Directed by: Rodrigo Areias
Country: Portugal / Finland
Country: Portugal / Finland
Review: “Hay Road” is a Portuguese drama with Western semblance and political message. Its story goes back to the beginning of the 20th Century and was inspired on David Henry Thoreau's writings concerning the justice and moral of the State. Some of his emblematic sentences are displayed throughout the film to better mirror the ideas behind the images. The story follows Alberto Carneiro, a shepherd who isolated himself in the mountains for ten years. After having received a letter reporting that bandits had killed his brother, Alberto returns to his village to make justice by his own hands. Departing on a solitary journey, he will bump into Captain Bacelo, a corrupt representative of the law.

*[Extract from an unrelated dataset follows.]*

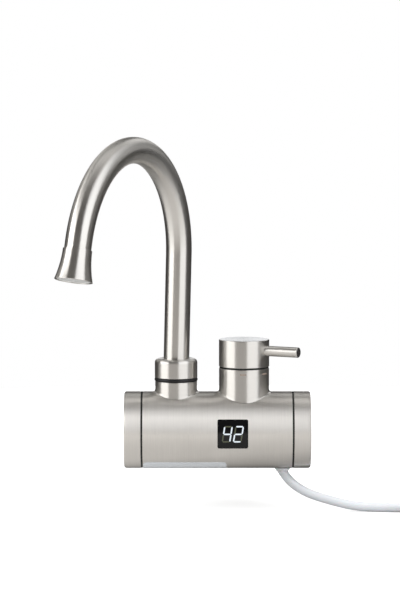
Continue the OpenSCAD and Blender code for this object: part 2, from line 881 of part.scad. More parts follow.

Despite its noble intentions and glaring photography, “Hay Road” wasn’t able to express its ideas in the best way. Trying to adopt a mood that gets close to some of Jim Jarmusch’s works, the film often stumbles in prolonged scenes with lack of intensity. Its disconnections seemed to gain even more strength with the philosophical sentences by Thoreau, constantly interrupting the (little) action on the screen. The philosophy behind the plot showed potentialities, but ultimately got impaired by a flabby execution, as well as difficulties in setting the appropriate mood and pace.